Saturday, April 16, 2011

Monsoon

The word evokes images of lashing rains, lush, green, verdant hills and valleys, and constant incessant rains. This was not the case for me growing up of course. “Monsoon season” my mother used to say as the rains began some time in June or July. It never really affected our daily routines and the nagging worry at the back of our minds was that the river near my grandparents’ would overflow its banks and flood their home. This happened on occasion and on one very bad flood when I was away in college in the US waters were almost 4-feet high which is the highest they had ever been.

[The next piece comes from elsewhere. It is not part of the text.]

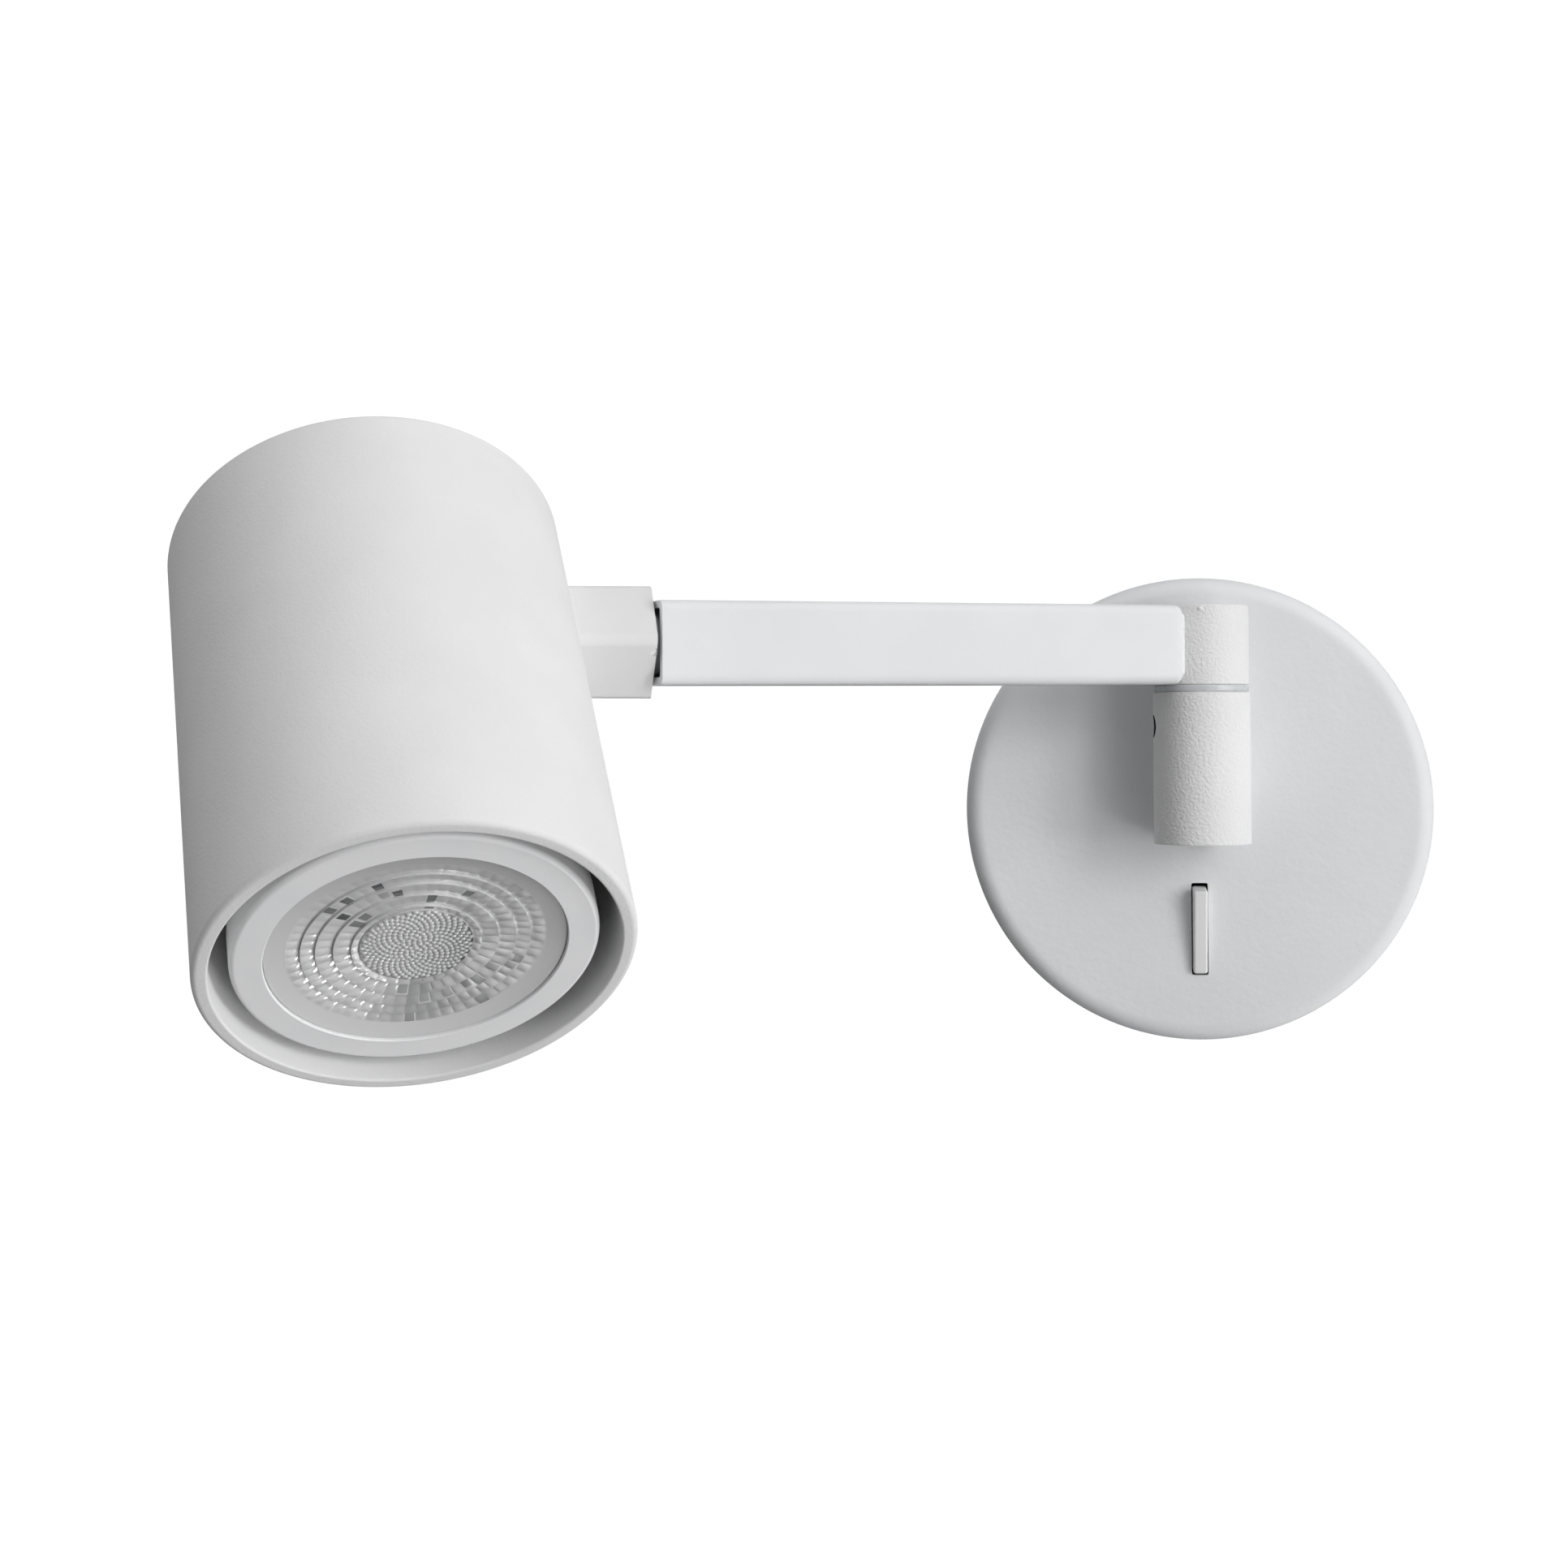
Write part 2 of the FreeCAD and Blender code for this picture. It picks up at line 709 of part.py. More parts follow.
def switch_pin():
    """Pivot pin of the rocker, held in the body's two side walls."""
    half_w = slot_open_w / 2 + switch_wall
    return cyl(rocker_pin_d / 2, vec(-half_w, switch_y, switch_z), vec(half_w, switch_y, switch_z))


def switch_clip():
    """Steel saddle spot-welded to the inner face of the canopy round the switch body."""
    half_w = slot_open_w / 2 + switch_wall
    back = face_in_y + switch_body_t
    low_z = switch_z - clip_w / 2
    high_z = switch_z + clip_w / 2
    outer = box(vec(-half_w - clip_t, face_in_y, low_z), vec(half_w + clip_t, back + clip_t, high_z))
    saddle = outer.cut(box(vec(-half_w, face_in_y, low_z), vec(half_w, back, high_z)))
    for side in (-1, 1):
        near = side * half_w
        far = side * (half_w + clip_t + clip_foot)
        foot = box(vec(min(near, far), face_in_y, low_z), vec(max(near, far), face_in_y + clip_t, high_z))
        saddle = saddle.fuse(foot)
    return saddle.removeSplitter()


def switch_terminals():
    """Two flat tabs out of the back of the switch, above and below the saddle."""
    back = face_in_y + switch_body_t
    eye_y = back + tab_len - tab_eye_in
    tabs = []
    for side in (-1, 1):
        z = tab_mid_z(side)
        tab = box(vec(-tab_w / 2, back, z - tab_h / 2), vec(tab_w / 2, back + tab_len, z + tab_h / 2))
        tabs.append(tab.cut(cyl(tab_eye_d / 2, vec(-tab_h, eye_y, z), vec(tab_h, eye_y, z))))
    return Part.makeCompound(tabs)


def tab_mid_z(side):
    """Middle of the upper or lower tab, clear of the saddle."""
    return switch_z + side * (clip_w / 2 + tab_gap + tab_h / 2)


def tab_receptacles():
    """Two insulated flag receptacles pushed on the tabs, whose leads leave sideways."""
    end = face_in_y + switch_body_t + tab_len + receptacle_play
    sleeves = []
    for side in (-1, 1):
        z = tab_mid_z(side)
        half_w = receptacle_w / 2
        half_h = receptacle_h / 2
        body = box(vec(-half_w, end - receptacle_len, z - half_h), vec(half_w, end + tab_w, z + half_h))
        half_w = tab_w / 2 + receptacle_play
        half_h = tab_h / 2 + receptacle_play
        room = box(vec(-half_w, end - tab_len, z - half_h), vec(half_w, end, z + half_h))
        sleeves.append(body.cut(room))
    return Part.makeCompound(sleeves)


def switch_leads():
    """Two insulated leads from the outer poles of the block down to the switch's tabs."""
    y = -bracket_t - block_t / 2
    leads = []
    for side in (-1, 1):
        x = side * block_pitch
        z = tab_mid_z(side)
        path = elbow_path(vec(side * receptacle_w / 2, y, z), vec(x, y, z), vec(x, y, block_low_z()),
                          switch_lead_bend)
        leads.append(sleeve(Part.Wire(path), lead_d))
    return Part.makeCompound(leads)


def pivot_washer():
    """Nylon bearing washer between post and knuckle."""
    start = vec(0, pivot_y, post_top)
    end = vec(0, pivot_y, post_top + washer_t)
    return ring(washer_d / 2, spindle_d / 2 + washer_play, start, end)


def pivot_spindle():
    """Hollow spindle pressed in the knuckle, grooved for the post's set screw, in the arm's frame."""
    top = vec(0, 0, -knuckle_h / 2 + spindle_in_knuckle)
    bottom = vec(0, 0, post_top - spindle_in_post - arm_z)
    spindle = ring(spindle_d / 2, spindle_bore / 2, bottom, top)
    middle = set_screw_z - arm_z
    low = vec(0, 0, middle - groove_w / 2)
    high = vec(0, 0, middle + groove_w / 2)
    return spindle.cut(ring(spindle_d, spindle_d / 2 - groove_depth, low, high))


def arm_knuckle():
    """Short barrel over the post, with a square spigot for the arm and bores for the spindle and the cable."""
    half = knuckle_h / 2
    room_r = cable_d / 2 + cable_room
    barrel = cyl(knuckle_d / 2, vec(0, 0, -half), vec(0, 0, half))
    barrel = bevel_edges(barrel, post_edge_cut, lambda edge: isinstance(edge.Curve, Part.Circle))
    spigot = square_bar(inner_w - 2 * block_fit, block_edge_r, 0, arm_start + spigot_len)
    knuckle = barrel.fuse(spigot).removeSplitter()
    knuckle = knuckle.cut(cyl(spindle_d / 2, vec(0, 0, -half - over), vec(0, 0, -half + spindle_in_knuckle)))
    knuckle = knuckle.cut(cyl(room_r, vec(0, 0, -half), vec(0, 0, room_r)))
    return knuckle.cut(cyl(room_r, vec(0, 0, 0), vec(arm_start + spigot_len + over, 0, 0)))


def arm_tube():
    """Square tube, butted to the knuckle with a rounded end edge and open at its far end."""
    bar = square_bar(tube_w, tube_corner_r, arm_start, arm_end)
    bar = round_edges(bar, butt_edge_r, lambda edge: edge.BoundBox.XMax < arm_start + 1e-6)
    bore_r = max(tube_corner_r - tube_wall, 0.2 * tube_wall)
    tube = bar.cut(square_bar(inner_w, bore_r, arm_start, arm_end))
    return tube.cut(cyl(knuckle_d / 2, vec(0, 0, -tube_w), vec(0, 0, tube_w)))


def socket_start():
    return arm_end - socket_sink - socket_len


def swivel_socket():
    """Block fixed in the end of the arm, bored for the tilt spindle."""
    start = socket_start()
    bar = square_bar(inner_w - 2 * block_fit, block_edge_r, start, start + socket_len)
    return bar.cut(cyl(swivel_d / 2 + run_play, vec(start, 0, 0), vec(start + socket_len, 0, 0)))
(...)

Thus when I read Alexander Frater’s Chasing the Monsoon, I was extremely skeptical of his portrayal of Indians as being monsoon-obsessed. Around the same time I also came across the following from the National Geographic:

During the month of May, when the land heats up like a furnace and most fields lie fallow, when wells have run dry and the sun taunts from its broiling perch in a cloudless sky, there is no topic more consuming—or less certain—than when and how the summer monsoon will arrive. The monsoon season, which normally starts in early June and delivers more than three-quarters of the country's annual rainfall in less than four months, will begin gently, like a deer, the farmers say, and later it will turn into a thundering elephant. Or it will start as an elephant and then turn into a deer. Or it will be erratic and annoying right through, like a chicken. In other words, nobody really knows. But still, everybody talks.

The paragraph aptly sums up the tone of Frater’s book as well and it is an intensely enjoyable account of his travels across India following the path of monsoon. And yes, it does course through and shapes the lives of Indians depending on where they are on the path of the weather. Frater’s descriptions were so vivid and conveyed so clearly the joy, jubilation, anguish and difficulties of the people in his book that I looked forward to watching Mira Nair’s Monsoon Wedding.

I was not disappointed in that the movie was an exhilarating exposure to Punjabi culture that was clearly brought to fore by the planning and arrival of a wedding day in which the monsoon was part of the background. This movie is in my re-watch list.